Tatyana Kurnikova

Personal information
- Born: 1 January 1965 (age 61) Baku, Azerbaijan SSR, Soviet Union

Sport
- Sport: Swimming
- Strokes: Butterfly

Medal record
European Championships
| Silver medal – second place | 1985 Sofia | 4×100 m medley |
| Bronze medal – third place | 1985 Sofia | 100 m butterfly |
Friendship Games
| Gold medal – first place | 1984 Moscow | 100 m butterfly |
| Silver medal – second place | 1984 Moscow | 4×100 m medley |
| Silver medal – second place | 1984 Moscow | 4×100 m freestyle |
| Bronze medal – third place | 1984 Moscow | 200 m butterfly |

= Tatyana Kurnikova =

Soviet swimmer (born 1965)

Tatyana Stanislavovna Kurnikova (Татьяна Станиславовна Курникова; born 1965) is a Soviet swimmer who won two medals at the 1985 European Aquatics Championships.

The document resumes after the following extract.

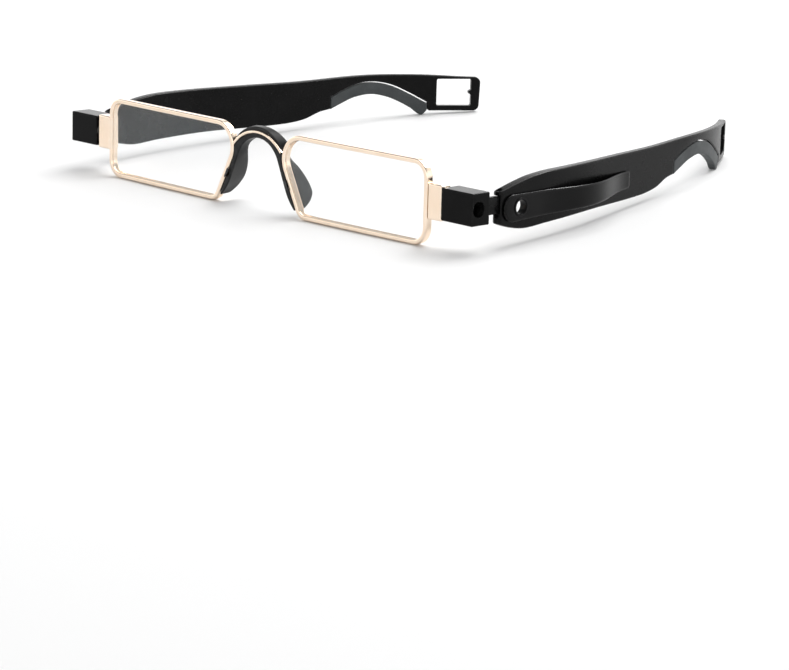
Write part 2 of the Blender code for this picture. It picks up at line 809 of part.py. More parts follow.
def circle(centre, radius, segments=24):
    points = []
    for i in range(segments):
        angle = 2 * math.pi * i / segments
        points.append((centre[0] + radius * math.cos(angle),
                       centre[1] + radius * math.sin(angle)))
    return points


def bent_plate(name, outline, holes, outside, inside, stations, side):
    """Fill an outline in (s, z), thicken it and bend it along the temple's path.

    outside(s) and inside(s) are offsets from the temple's outer face, outwards positive.
    """
    shape = bmesh.new()
    for ring in [outline, *holes]:
        verts = [shape.verts.new((s, 0.0, z)) for s, z in ring]
        for i, vert in enumerate(verts):
            shape.edges.new((verts[i - 1], vert))
    bmesh.ops.triangle_fill(shape, use_beauty=True, edges=shape.edges[:])
    for s in stations:
        everything = shape.verts[:] + shape.edges[:] + shape.faces[:]
        bmesh.ops.bisect_plane(shape, geom=everything, dist=1e-4,
                               plane_co=(s, 0.0, 0.0), plane_no=(1.0, 0.0, 0.0))
    grown = bmesh.ops.extrude_face_region(shape, geom=shape.faces[:])
    back = {item for item in grown["geom"] if isinstance(item, bmesh.types.BMVert)}
    frames = {}
    for vert in shape.verts:
        s = round(vert.co.x, 5)
        if s not in frames:
            frames[s] = temple_frame(s)
        (x, y), (out_x, out_y) = frames[s]
        offset = inside(s) if vert in back else outside(s)
        vert.co = Vector((side * (x + out_x * offset), y + out_y * offset, vert.co.z)) * MM
    mesh = bpy.data.meshes.new(name)
    tidy(shape, mesh)
    return mesh


def pad_outside_curve():
    return smooth(PAD_OUTSIDE, 2.4)


def temple_outline():
    """Side outline of a temple, (s, z), anticlockwise from the front's top corner."""
    top = smooth(TEMPLE_TOP, 2.6)
    bottom = smooth(TEMPLE_BOTTOM, 3.2)
    arch = pad_outside_curve()
    lift = PAD_GAP
    arch_edge = [(s, z + lift) for s, z in arch[1:-1]]
    pad_end = PAD_END + PAD_GAP
    tail = filleted([
        (pad_end, LOOP_FOOT + 0.1, 0.5),
        (TEMPLE_LENGTH - 0.4, LOOP_FOOT, TAIL_CORNER),
        (TEMPLE_LENGTH, TEMPLE_TOP[-1][1] - 0.15, TAIL_CORNER),
        (pad_end, TEMPLE_TOP[-1][1], 0.5),
    ], 18.0)
    tail = [(s, z) for s, z in tail if s > pad_end + 0.8 and (z < 3 or s > TEMPLE_LENGTH - 3.1)]
    front = [(PAD_START - PAD_GAP, arch[0][1] + lift)]
    rear = [(pad_end, arch[-1][1] + lift), (pad_end, LOOP_FOOT + 0.4)]
    outline = top[::-1] + bottom[:-1]
    outline += [(PAD_START - PAD_GAP, bottom[-1][1])] + front + arch_edge + rear
    outline += [(pad_end + 0.5, LOOP_FOOT + 0.03)] + tail
    return outline


def loop_hole():
    """The open loop near the tip, with a nub half-way up its end bar."""
    end = loop_start() + LOOP_LENGTH
    ring = filleted([
        (loop_start(), LOOP_BOTTOM, LOOP_CORNER),
        (end, LOOP_BOTTOM, LOOP_CORNER),
        (end, LOOP_TOP, LOOP_CORNER),
        (loop_start(), LOOP_TOP, LOOP_CORNER),
    ], 45.0)
    middle = (LOOP_TOP + LOOP_BOTTOM) / 2
    nub = [(end, middle - LOOP_NUB), (end - LOOP_NUB, middle - 0.25),
           (end - LOOP_NUB, middle + 0.25), (end, middle + LOOP_NUB)]
    half = len(ring) // 2
    return ring[:half] + nub + ring[half:]


def eyelet_clearance():
    """Radius of the holes that the eyelet passes through."""
    return EYELET_BORE / 2 + EYELET_WALL + FIT_GAP


def stations_between(first, last, spacing):
    count = max(1, round((last - first) / spacing))
    return [first + (last - first) * i / count for i in range(1, count)]


def make_temple(name, side, parent, has_clip):
    pin_s = PIN_SETBACK
    stations = [pin_s - 0.9, pin_s - 0.7, pin_s - 0.4, pin_s]
    stations += stations_between(STRAIGHT - 1, TEMPLE_LENGTH - 1.5, 3.1)
    mesh = bent_plate(name, temple_outline(), [loop_hole()], temple_outside, temple_inside,
                      stations, side)
    temple = place(name, mesh, parent)
    temple.data.materials.append(finish_material(name, "black"))
    x = pin_x()
    inner = temple_outer() - TEMPLE_THICKNESS
    if has_clip:
        wide = EYELET_SEAT / 2
        narrow = eyelet_clearance()
        floor = inner + EYELET_SEAT_DEPTH
        hole = turned([(inner - 1, wide), (floor, wide), (floor, narrow),
                       (temple_outer() + 1, narrow)], (path_start() + EYELET_S, EYELET_Z), "X", 32)
        boolean(temple, cutter("cut_eyelet_" + name, *mirrored(loft(hole), side), parent))
    reach = TONGUE_THICKNESS / 2
    high = TONGUE_HEIGHT / 2 + TONGUE_GAP
    slot = box((inner - 1, x + reach + TONGUE_GAP),
               (path_start() - 1, pin_y() + reach + 2 * TONGUE_GAP), (-high, high))
    boolean(temple, cutter("cut_slot_" + name, *mirrored(slot, side), parent))
    mouth = box((x, temple_outer() + 1), (path_start() - 1, pin_y() - reach), (-high, high))
    boolean(temple, cutter("cut_mouth_" + name, *mirrored(mouth, side), parent))
    shaft = PIN / 2 + TURN_GAP
    head = PIN_HEAD / 2 + TURN_GAP
    seat = PIN_TOP - PIN_HEAD_HEIGHT - TURN_GAP
    hole = turned([(PIN_LOW - TURN_GAP, shaft), (seat, shaft), (seat, head),
                   (TEMPLE_TOP[1][1] + 1, head)], (x, pin_y()), "Z", 20)
    boolean(temple, cutter("cut_pin_" + name, *mirrored(loft(hole), side), parent))
    return temple


def make_ear_pad(name, side, parent):
    """The rubber pad that lines the arch and ends in a small foot."""
    inside = smooth(PAD_INSIDE, 2.4)
    outline = pad_outside_curve()[::-1] + inside + list(PAD_FOOT) + [(PAD_END, -2.7)]
    stations = stations_between(PAD_START, PAD_END, 2.4)
    mesh = bent_plate(name, outline, [], temple_outside, temple_inside, stations, side)
    pad = place(name, mesh, parent)
    pad.data.materials.append(finish_material(name, "grey_rubber"))
    return pad


# ------------------------------------------------------------------------ pocket clip
def clip_bow(s):
    """Gap between clip and temple: it leaves the temple, bows out and comes back."""
    share = min(max((s - CLIP_BOW_START) / (CLIP_BOW_END - CLIP_BOW_START), 0.0), 1.0)
    return CLIP_SEAT + CLIP_BOW * math.sin(math.pi * share) ** 2


def make_clip(side, parent):
    outline = []
    for i in range(13):
        angle = math.pi / 2 + math.pi * i / 12
        outline.append((CLIP_HEAD_S + CLIP_RADIUS * math.cos(angle),
                        CLIP_HEAD_Z + CLIP_RADIUS * math.sin(angle)))
    tail = filleted([
        (CLIP_HEAD_S, CLIP_HEAD_Z - CLIP_RADIUS, 0.5),
        (CLIP_END, CLIP_TAIL_BOTTOM, CLIP_TAIL_CORNER),
        (CLIP_END, CLIP_TAIL_TOP, CLIP_TAIL_CORNER),
        (CLIP_HEAD_S, CLIP_HEAD_Z + CLIP_RADIUS, 0.5),
    ], 30.0)
    outline += [point for point in tail if point[0] > CLIP_HEAD_S + 5]
    hole = circle((EYELET_S, EYELET_Z), eyelet_clearance())
    stations = stations_between(STRAIGHT, CLIP_END - 1, 2.0)
    mesh = bent_plate("pocket_clip", outline, [hole],
                      lambda s: clip_bow(s) + CLIP_THICKNESS, clip_bow, stations, side)
    clip = place("pocket_clip", mesh, parent)
    clip.data.materials.append(finish_material("pocket_clip", "black"))
    return clip


def make_eyelet(side, parent):
    """The hollow rivet that holds the clip's root to the temple."""
    bore = EYELET_BORE / 2
    outer = bore + EYELET_WALL
    flange = EYELET_FLANGE / 2
    high = temple_outer() + CLIP_SEAT + CLIP_THICKNESS + 0.05
    low = temple_outer() - TEMPLE_THICKNESS + EYELET_SEAT_DEPTH - 0.05
    lip = EYELET_FLANGE_HEIGHT
    y = path_start() + EYELET_S
    section = [(low - lip, bore), (low - lip, flange), (low, flange), (low, outer),
               (high, outer), (high, flange), (high + lip, flange), (high + lip, bore)]
    shape = washer(section, (y, EYELET_Z), "X")
    return piece("clip_eyelet", *mirrored(shape, side), "black", parent)


# ------------------------------------------------------------------------- assembly
def empty(name, location, parent=None):
    marker = bpy.data.objects.new(name, None)
    bpy.context.scene.collection.objects.link(marker)
    marker.parent = parent
    marker.location = Vector(location) * MM
    marker.empty_display_size = 0.01
    return marker


def stand(glasses):
    """Lean the glasses on rims and ear pads, and centre their box over the origin."""
    foot_s, foot_z = PAD_FOOT[1]
    (_, foot_y), _ = temple_frame(foot_s)
    rise = foot_z - RIM_BOTTOM
    run = foot_y - (RIM_FRONT + RIM_DEPTH)
    glasses.rotation_euler = (-math.atan2(rise, run), 0.0, 0.0)
    bpy.context.view_layer.update()
    low = Vector((math.inf,) * 3)
    high = -low
    for item in bpy.context.scene.objects:
        if item.type != "MESH" or item.hide_render:
            continue
        for vert in item.data.vertices:
            point = item.matrix_world @ vert.co
            low = Vector(map(min, low, point))
            high = Vector(map(max, high, point))
    glasses.location = (-(low.x + high.x) / 2, -(low.y + high.y) / 2, -low.z)


def main():
    clear_scene()
    glasses = empty("glasses", (0, 0, 0))
    for side_name, side in SIDES:
        make_rim("rim_" + side_name, side, glasses)
        make_lens("lens_" + side_name, side, glasses)
        make_tab("saddle_tab_" + side_name, side, glasses)
        make_plate("end_plate_" + side_name, side, glasses)
        make_lock_screw("rim_screw_" + side_name, side, glasses)
        make_swivel_screw("swivel_screw_" + side_name, side, glasses)
        make_spring_washer("spring_washer_" + side_name, side, glasses)
        make_friction_washer("friction_washer_" + side_name, side, glasses)
        swivel = empty("swivel_axis_" + side_name,
                       (side * block_inner(), SWIVEL_Y, 0.0), glasses)
        make_block("swivel_block_" + side_name, side, swivel)
        make_hinge_pin("hinge_pin_" + side_name, side, swivel)
        fold = empty("fold_axis_" + side_name,
                     (side * (pin_x() - block_inner()), pin_y() - SWIVEL_Y, 0.0), swivel)
        make_temple("temple_" + side_name, side, fold, side_name == "left")
        make_ear_pad("ear_pad_" + side_name, side, fold)
        if side_name == "left":
            make_clip(side, fold)
            make_eyelet(side, fold)
    make_bridge(glasses)
    make_saddle(glasses)
    stand(glasses)


main()
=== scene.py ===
"""Looks for the folding reading glasses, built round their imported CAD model.

Sizes are in millimetres in the drawing's own frame: X to the wearer's left, Y towards
the wearer, Z up, with Z = 0 on the swivel axes.  to_row() leans and lifts a point of
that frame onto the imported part, whose swivel and fold axes fix it.
"""

import json
import math

import bmesh
import bpy
from mathutils import Matrix, Vector


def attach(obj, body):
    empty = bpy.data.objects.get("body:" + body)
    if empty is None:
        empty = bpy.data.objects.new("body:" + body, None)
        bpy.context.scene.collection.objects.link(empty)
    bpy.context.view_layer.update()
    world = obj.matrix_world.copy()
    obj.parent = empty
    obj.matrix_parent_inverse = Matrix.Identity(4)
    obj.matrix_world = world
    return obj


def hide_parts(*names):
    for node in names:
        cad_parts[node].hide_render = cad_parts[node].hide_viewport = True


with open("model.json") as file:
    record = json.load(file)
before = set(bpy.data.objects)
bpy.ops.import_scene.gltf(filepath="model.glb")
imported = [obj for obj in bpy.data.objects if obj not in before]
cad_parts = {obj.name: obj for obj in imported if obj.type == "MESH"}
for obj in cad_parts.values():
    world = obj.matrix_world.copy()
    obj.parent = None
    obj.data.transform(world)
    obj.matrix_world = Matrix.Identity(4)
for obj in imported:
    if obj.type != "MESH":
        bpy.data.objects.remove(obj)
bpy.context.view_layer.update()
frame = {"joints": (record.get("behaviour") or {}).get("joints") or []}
MM = 0.001

# ---- dimensions, as in the CAD
HALF_WIDTH = 70.0
RIM_TOP = 8.95
RIM_BOTTOM = -10.46
RIM_NASAL = 9.2
RIM_NASAL_SLANT = 0.5
RIM_NASAL_TOP_RADIUS = 6.0
RIM_NASAL_CORNER = 3.2
RIM_CORNER = 4.2
RIM_TEMPORAL = 55.6
RIM_WIDTH = 1.1
RIM_DEPTH = 1.9
RIM_FRONT = -0.9
RIM_EDGE = 0.32              # rounding of the rim's outer edges
RIM_INNER_EDGE = 0.256
GROOVE_DEPTH = 0.45
GROOVE_WIDTH = 1.3
FRONT_SAG = 1.1
SAG_END = 60.0
LENS_EDGE = 1.1
LENS_DOME = 0.9
FIT_GAP = 0.08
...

She missed the 1984 Summer Olympics due to their boycott by the Soviet Unions and competed at the Friendship Games instead, winning four medals. She won another four medals, two gold and two silver, at the Universiades in 1983 and 1985.

Currently she works as a swimming coach at a sports school in Moscow. and occasionally competes in the masters category.